Temples are the very center of the spiritual strength of the Church. We should expect that the adversary will try to interfere with us as a Church and with us individually as we seek to participate in this sacred and inspired work. Temple work brings so much resistance because it is the source of so much spiritual power to the Latter-day Saints and to the entire Church.
At the Logan Utah Temple cornerstone dedication, President George Q. Cannon, then of the First Presidency, made this statement:
“Every foundation stone that is laid for a Temple, and every Temple completed according to the order the Lord has revealed for his holy Priesthood, lessens the power of Satan on the earth, and increases the power of God and Godliness, moves the heavens in mighty power in our behalf, invokes and calls down upon us the blessings of the Eternal Gods, and those who reside in their presence” (in “The Logan Temple,” Millennial Star, Nov. 12, 1877, 743).
When members of the Church are troubled or when crucial decisions weigh heavily upon their minds, it is a common thing for them to go to the temple. It is a good place to take our cares. In the temple we can receive spiritual perspective. There, during the time of the temple service, we are “out of the world.”

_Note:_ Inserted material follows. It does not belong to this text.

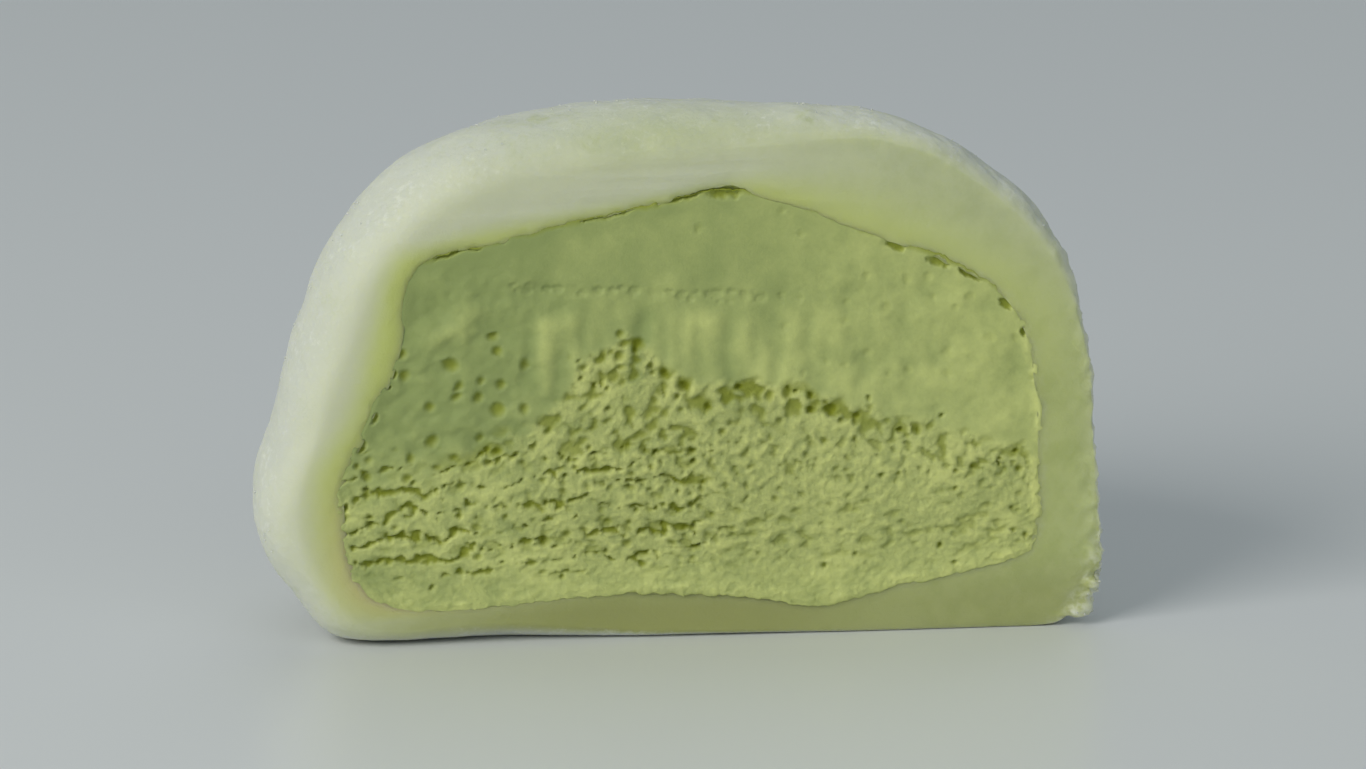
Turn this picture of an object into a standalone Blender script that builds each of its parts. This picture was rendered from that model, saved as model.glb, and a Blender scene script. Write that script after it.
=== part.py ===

Sometimes our minds are so beset with problems and there are so many things clamoring for attention at once that we just cannot think clearly and see clearly. At the temple the dust of distraction seems to settle out, the fog and the haze seem to lift, and we can “see” things that we were not able to see before and find a way through our troubles that we had not previously known.
The Lord will bless us as we attend to the sacred ordinance work of the temples. Blessings there will not be limited to our temple service. We will be blessed in all of our affairs.
No work is more of a protection to this Church than temple work and the family history research that supports it. No work is more spiritually refining. No work we do gives us more power. No work requires a higher standard of righteousness.
Our labors in the temple cover us with a shield and a protection, both individually and as a people.
So come to the temple—come and claim your blessings. It is a sacred work.